Howser told Los Angeles Times TV critic Robert Lloyd in a 2009 profile that his intent was to encourage viewers to begin personal adventures into the circumstances of their place, as if to turn each neighborhood joint or roadside attraction into the equivalent of the Mississippi River and to set out rafting with Huckleberry and Jim. That, of course, was the sales pitch, backed by so much “gee whiz” that your teeth rattled. The product wasn’t a harmless field trip, however, but an encounter with the differences that reside, intractable, in everyday life—real differences between people, conditions, ethnicities, and cultures that can only be accepted for what they are and mostly with a smile. Finding things beyond the bend in the road equally wonderful and alien—a kind of “aw shucks” cosmopolitanism—may be less of an enlargement of the moral imagination than some might want, but Howser never promised to redeem us in our broken paradise, only to make us more native to it.

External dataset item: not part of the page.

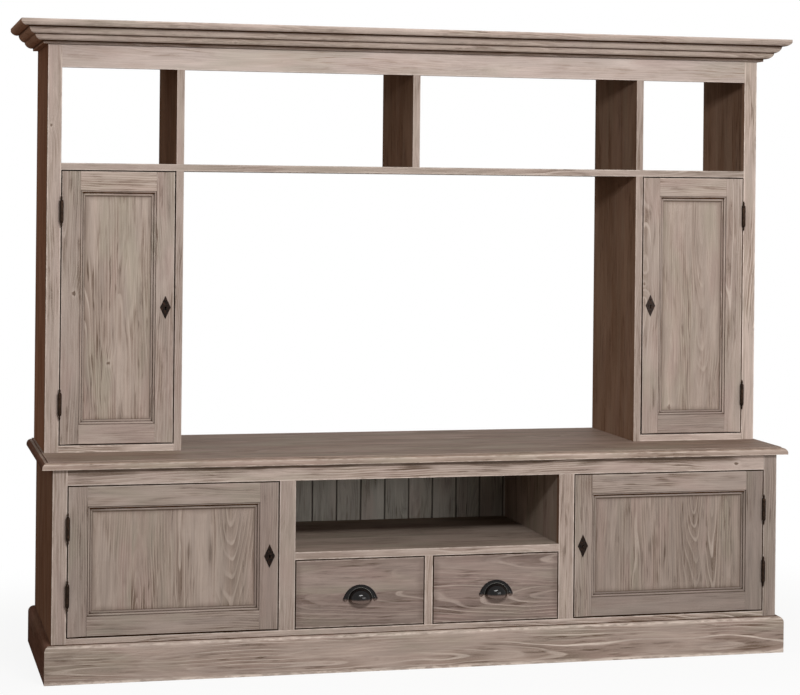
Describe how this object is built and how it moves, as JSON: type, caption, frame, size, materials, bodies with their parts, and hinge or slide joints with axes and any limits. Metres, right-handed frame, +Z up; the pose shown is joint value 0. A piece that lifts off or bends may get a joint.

In all those years of watching, the “folks” radiated their earnest pleasure back at Howser’s televised presence, happy to go the Beverly Hills dog show with him or the Los Angeles Super Show of lowrider cars or the contested U.S.-Mexican border or anywhere, in fact. They were happy to see him happy.
In numbers, political influence, and market share, newer migrants have eclipsed the “folks” who once made California in their image. Howser—the epitome of a Californian who wasn’t disappointed—may not have been one of the “folks,” with all their limitations. But by playing one on TV, Howser showed all of them how they might have been happier to be Californians.